Israel’s Gaza shelling may be war crime: Tutu

GENEVA (Reuters) – Israel’s deadly shelling in the Gaza Strip in November 2006 may constitute a war crime, South Africa’s Archbishop Desmond Tutu said in a report to the United Nations released on Monday.

Tutu, who serves as an independent U.N. human rights envoy, said Israel must be held accountable for its strike that hit two homes in the Gaza town of Beit Hanoun, killing 18 people.

“In the absence of a well-founded explanation from the Israeli military — who is in sole possession of the relevant facts — the mission must conclude that there is a possibility that the shelling of Beit Hanoun constituted a war crime,” he said in the report to the U.N. Human Rights Council.

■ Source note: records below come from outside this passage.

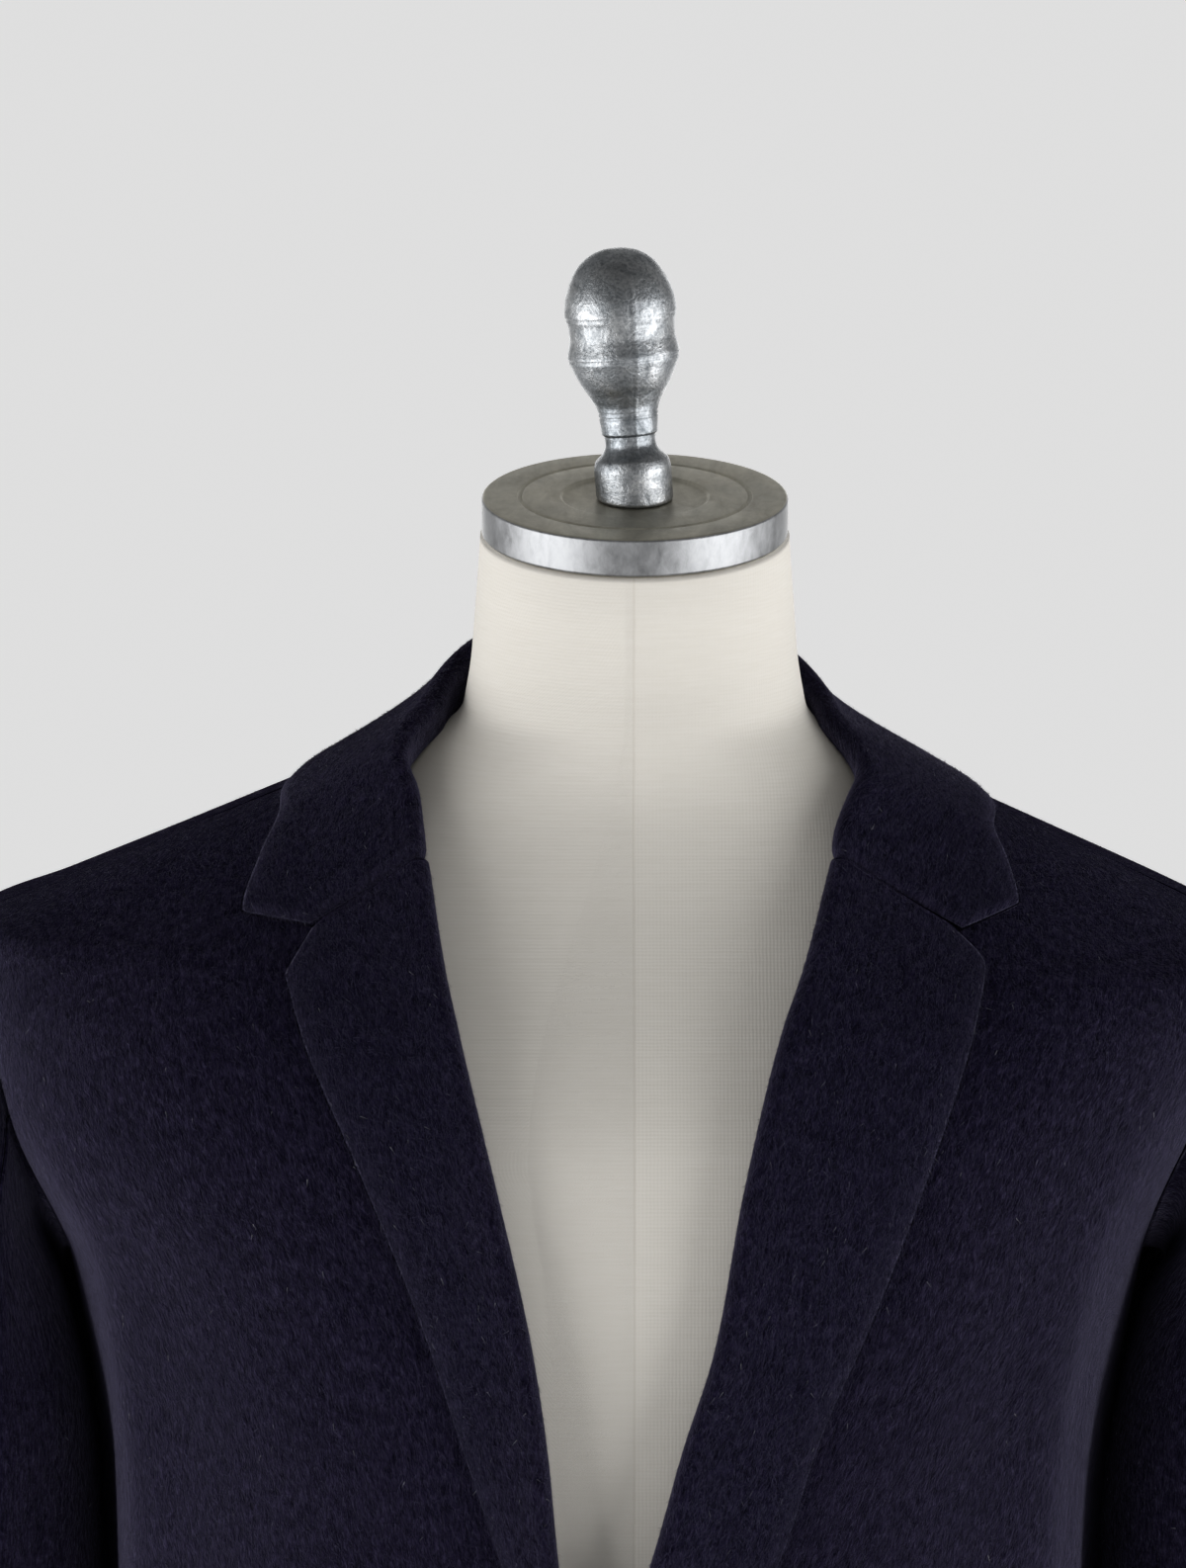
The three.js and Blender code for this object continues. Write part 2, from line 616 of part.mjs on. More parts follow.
function collarHalf(side, edge, places) {
  const gorge = { x: edge[0].point.x, z: edge[0].point.z };
  const line = gorgeLine(gorge, NOTCH[side], COLLAR_TIP[side], COLLAR_POINT_SHARES);
  const lineLength = line.slice(1).map(({ x, z }, i) => Math.hypot(x - line[i].x, z - line[i].z));
  const whole = lineLength.reduce((a, b) => a + b);
  const shares = [0];
  for (const length of lineLength) shares.push(shares.at(-1) + length / whole);
  const topPlaces = line.map(({ x, z }) => ({ phi: phiAt(side, side * x, z), z }));
  return edge.map((station, i) => {
    const { share } = places[i];
    const edgePlace = { phi: degToRad(collarPhi[side](share)), z: collarZ[side](share) };
    const outer = share === 0 ? topPlaces.at(-1) : edgePlace;
    const atGorge = Math.max(0, 1 - share / 0.6) ** 2;
    const base = shares.map((part, n) => {
      const place = mix(places[i], outer, part);
      const straight = mix(topPlaces[0], topPlaces.at(-1), part);
      place.phi += atGorge * (topPlaces[n].phi - straight.phi);
      place.z += atGorge * (topPlaces[n].z - straight.z);
      return n === 0 ? station : frame(side, place.phi, place.z);
    });
    const rises = smoothstep(share, 0, 0.9);
    const inwards = at(-station.point.x, -station.point.y, 0).normalize();
    const upright = at(0, 0, 1).addScaledVector(inwards, STAND_LEAN);
    const along = station.off.clone().cross(station.normal);
    if (i > 0 && share < 2) along.copy(towards(edge[i - 1].point, edge[i + 1].point));
    if (share === 2) along.set(side, 0, 0);
    const up = clearOf(station.off.clone().lerp(upright, rises), along);
    const out = along.clone().cross(up).normalize();
    if (out.dot(station.normal) < 0) out.negate();
    const fall = base[0].point.distanceTo(base.at(-1).point);
    return foldedLine({
      edge: station,
      up,
      out,
      stand: collarStand[side](share),
      radius: FOLD_RADIUS,
      base,
      reach: lerp(ROLL_REACH, fall, rises),
      settle: lerp(2, 1.1, rises),
    });
  });
}

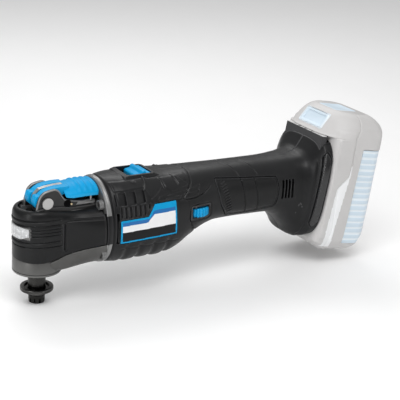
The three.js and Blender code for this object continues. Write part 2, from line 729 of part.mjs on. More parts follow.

The South African cleric said his mission had also made clear to leaders of the Palestinian faction Hamas that “the firing of rockets on the civilian population in Israel must stop”.

The Israeli military has said it decided to fire artillery against launching sites in the Beit Hanoun area on November 8, 2006 on the basis of intelligence information that militants were planning rocket attacks on Israel.

An Israeli military committee that investigated the shelling decided in February that “the injury of the Palestinian civilians was not intentional and was directly due to a rare and severe failure in the artillery fire control system.”

A statement issued then said that no legal action was taken against military personnel because “it is not possible to point to a legal circumstantial connection between the behaviors of the people involved in the incident and the result of the incident.”

REQUESTS DENIED

Tutu, who was awarded the Nobel Peace Prize in 1985 for his non-violent struggle against apartheid in South Africa, expressed regret that Israel did not cooperate with his investigation because it alleged that it was biased.

He visited the occupied Palestinian territory in late May, traveling through Egypt, after three requests to travel through Israel and interview Israeli officials and those living near the Gaza border were refused.

“The effective ban on… visiting Israel and meeting with Israeli actors — including victims of Kassam rocket attacks in southern Israel — has itself been an obstacle to the balance that Israel seeks,” the report said.

Tutu said there should be an “independent, impartial and transparent investigation” of the shelling of Beit Hanoun, a town of 35,000 inhabitants of whom about 70 percent are registered refugees.

“Regardless of whether the casualties at Beit Hanoun were caused by a mistake, recklessness, criminal negligence or willful conduct, those responsible must be held accountable,” he said.

Israel and the West tightened restrictions last year on the Gaza Strip, attempting to isolate Hamas, after the group’s fighters seized the territory. The Islamist group opposes Palestinian President Mahmoud Abbas’s peace talks with Israel.

Israel and Hamas entered an Egyptian-brokered truce in June. The lull has held despite occasional violations on both sides.